От этих неуклюжестей в новой книге вы избавились, язык ее богаче, красивей и точнее и вообще она звучит более «культурно», чем множество других современных книг, более «европейски».
С печалью вижу, как мало обращает внимания молодежь на язык, стремясь не к пластичности фразы, а к фигурности ее, редко удивляя и почти никогда не убеждая.
Очень подкупает в вашу пользу серьезность намерений ваших и мужественное отношение к фактам. И очень я рад за вас.
Будьте здоровы, пишите больше.
Крепко жму руку.
А. Пешков.
13. XII. 24
P. S. Мордва хороша. Шенау — тоже. Откуда вы знаете мордву?.
ГОРЬКИЙ — ФЕДИНУ
(Сорренто) 20.XII.24
Дорогой дружище, три, четыре дня тому назад я послал вам письмо по адресу Госиздата, заказным. Сейчас получил ваше.
Меня искренне радуют ваши слова: «хочу писать теперь больше, чем когда-нибудь ранее». Это — очень хорошо! В моих словах, что вы становитесь «одержимым, обреченным» литератором, — не было скрытого укора, вы ошибаетесь. Одержимость, обреченность — неизбежна, необходима для человека, который всем существом своим любит дело и предан ему. Именно вот эта «одержимость» и создает таких монолитных людей, как Пушкин, Достоевский, Шелли и Лермонтов, Ленин и Гарибальди и т. д. Нужно только различать два вида «одержимости»: внешнюю, от разума, ту, которая руководит, напр[имер], Замятиным, когда он пишет рассказы по Эйнштейну, Пильняком — нигилистом, когда он, взбалтывая лексикон Белого, обнаруживает полное равнодушие к ценнейшему, живому материалу искусства — к Человеку.
Вы говорите: вас мучает вопрос «как писать?». 25 лет наблюдаю я, как этот вопрос мучает людей и как он — в большинстве случаев — искажает их. Да, да, это серьезный вопрос, я тоже мучился, мучаюсь и буду мучиться им до конца дней. Но для меня вопрос этот формулируется так: как надо писать, чтоб человек, каков бы он ни был, вставал со страниц рассказа о нем с тою силой физической ощутимости его бытия, с тою убедительностью его полуфантастической реальности, с какою вижу и ощущаю его? Вот в чем дело для меня, вот в чем тайна дела. Черт побери все пороки человека вместе с его добродетелями, — не этим он значителен и дорог мне, — дорог он своей волей к жизни, своим чудовищным упрямством быть чем-то больше себя самого, вырваться из петель — тугой сети исторического прошлого, подскочить выше своей головы, выдраться из хитростей разума, который, стремясь якобы к полной гармонии, в сущности-то стремится к созданию спокойной клетки для человека.

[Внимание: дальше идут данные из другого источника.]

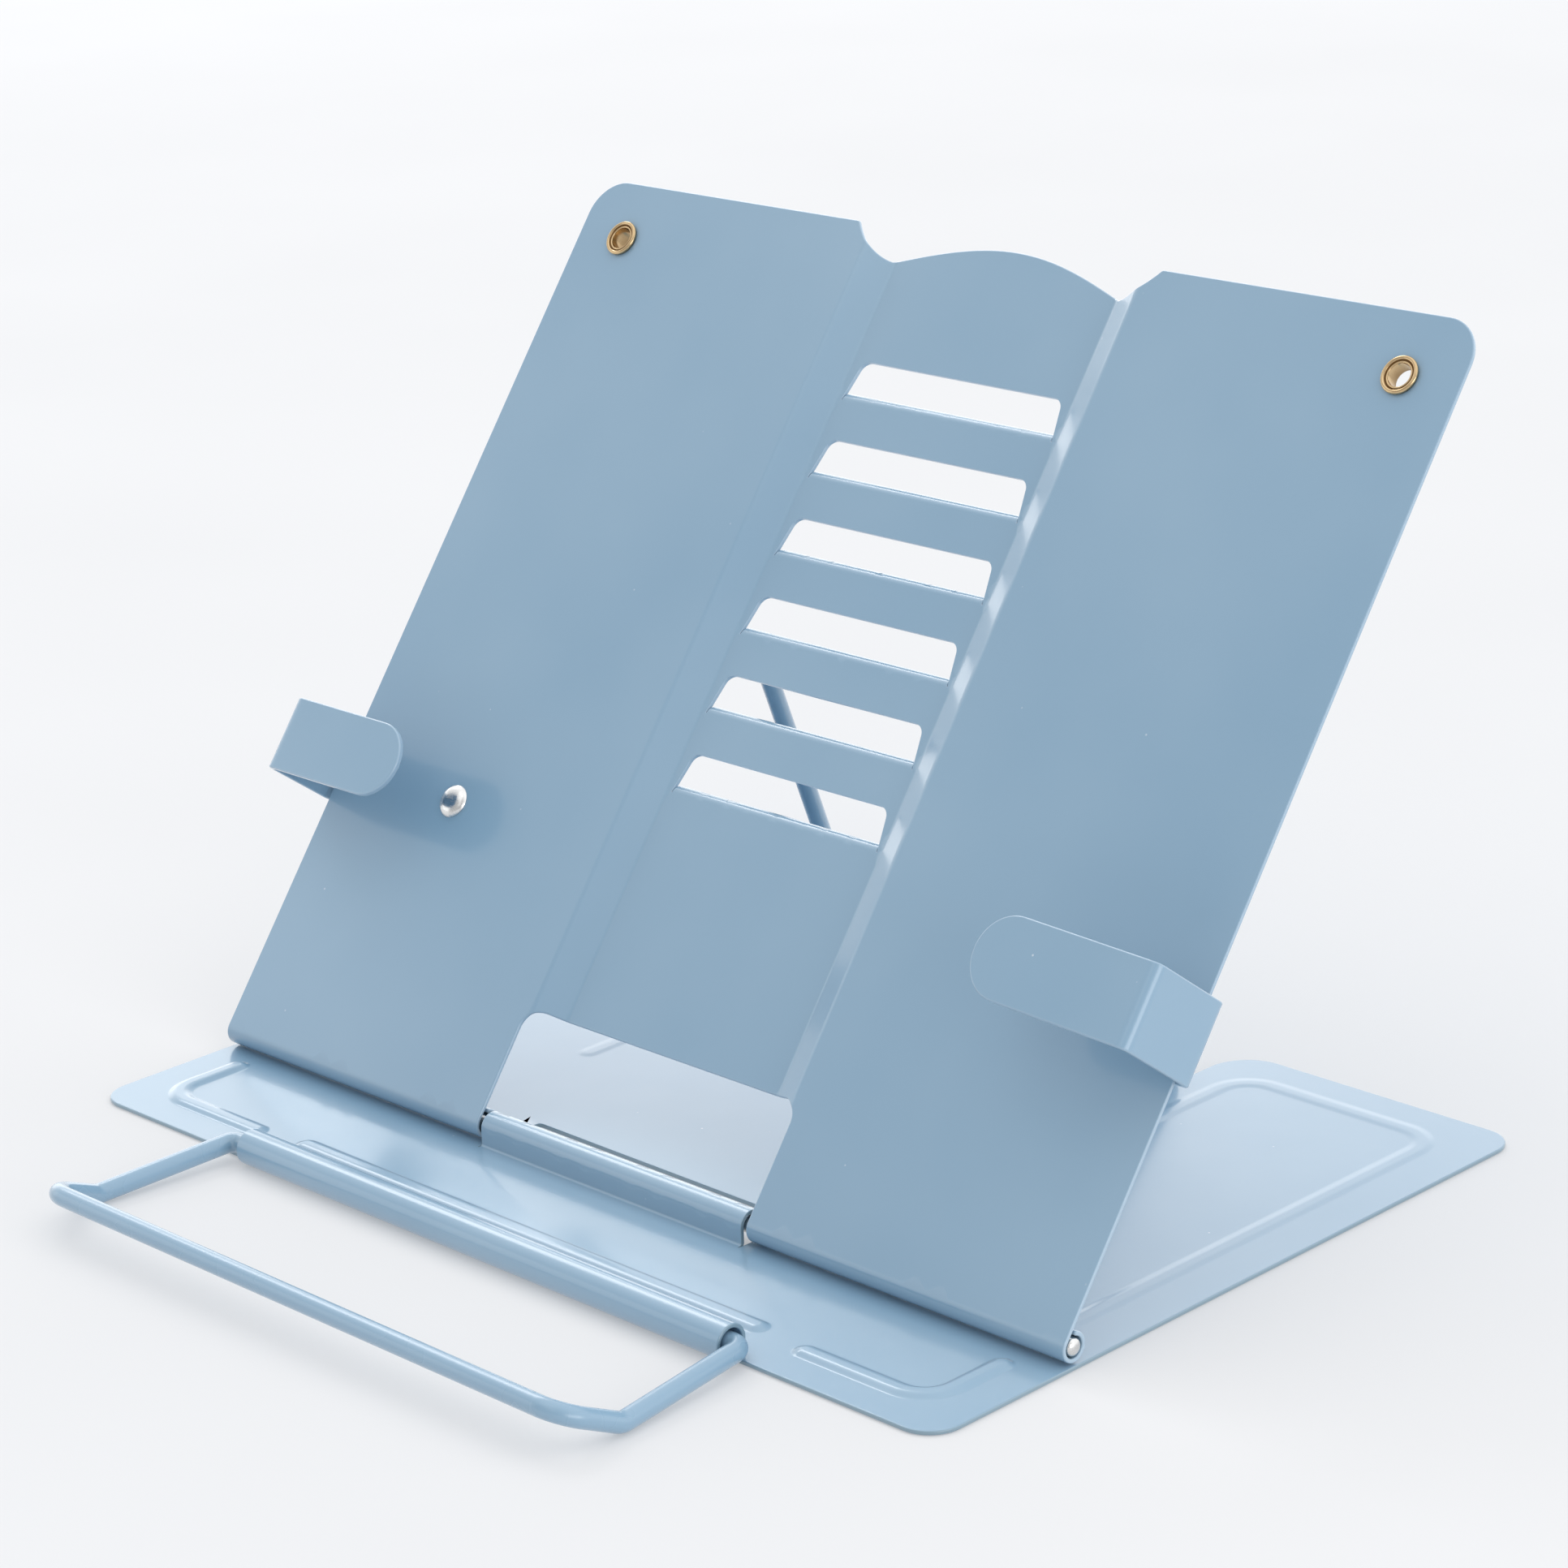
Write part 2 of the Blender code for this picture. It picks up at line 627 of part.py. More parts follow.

Подлинную историю человека пишет не историк, а художник. Ни Соловьев, ни Момзен не могут написать д-ра Фауста, Дон-Кихота, Ивана Карамазова, Платона Каратаева, а именно эти люди — суть люди, творящие материал для Нибуров и Ключевских. Петр Великий — это Федор Достоевский, работавший не пером, а топором и дубиной.
Дело — не в словах, не в том, как поставить их, чтобы они звучали музыкально и гипнотически убеждали людей — в чем? Гениальные писатели почти все плохие стилисты, неважные архитекторы, а человек у них всегда пластичен до физической ощутимости. Лишь немногие из них соединяли искусство слова с поражающей убедительностью пластики, напр[имер] Флобер.